The effects are particularly brutal on the rising middle class families in black and Hispanic communities, the ones who have worked hard and have been making their way. The University of Michigan’s Institute for Social Research published a preliminary report showing that while the median wealth of white households dropped 9 percent in the Great Recession, that of Hispanic households plummeted 52 percent and blacks 30 percent. The Pew analysts suggest that blacks and Hispanics suffered disproportionate job loss, and they were the most exposed to subprime mortgages and home foreclosures.

But again, it isn’t just those who lose their homes feeling the effects. Some 48 percent of all homeowners report that their homes have lost value. One in five homes with a mortgage is “under water”—worth less than what is owed on the mortgage. Here blacks and Hispanics—who had been targeted by subprime mortgage lenders—are in the worst shape, with 35 percent of black homeowners and 41 percent of Hispanic homeowners under water.
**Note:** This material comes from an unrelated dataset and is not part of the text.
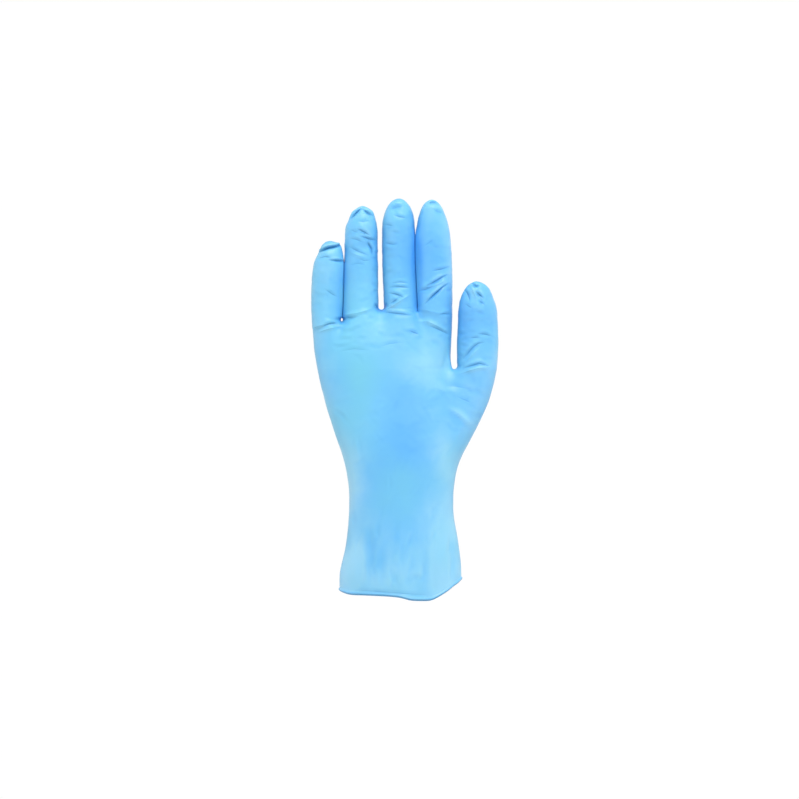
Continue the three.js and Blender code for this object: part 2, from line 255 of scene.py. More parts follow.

It isn’t surprising that the Great Recession would have disproportionate effects on blacks and Hispanics. Lower-income workers suffer more than the wealthy, because they have fewer reserves to call on.

But that means that relief programs have to target the disproportionate effects. Mortgage relief may not reach many in much of the Midwest, where there was no housing boom. But in Nevada, where one of two homes with mortgages is under water, a program that works is essential to economic revival. Similarly, with staggering mass youth unemployment, we need direct jobs programs to put people to work.

As the panic around Sherrod revealed, this administration bends over backward to ensure that it is not seen as favoring African-Americans. But we don’t clean up the Pacific coast when the oil spill is on the Gulf of Mexico.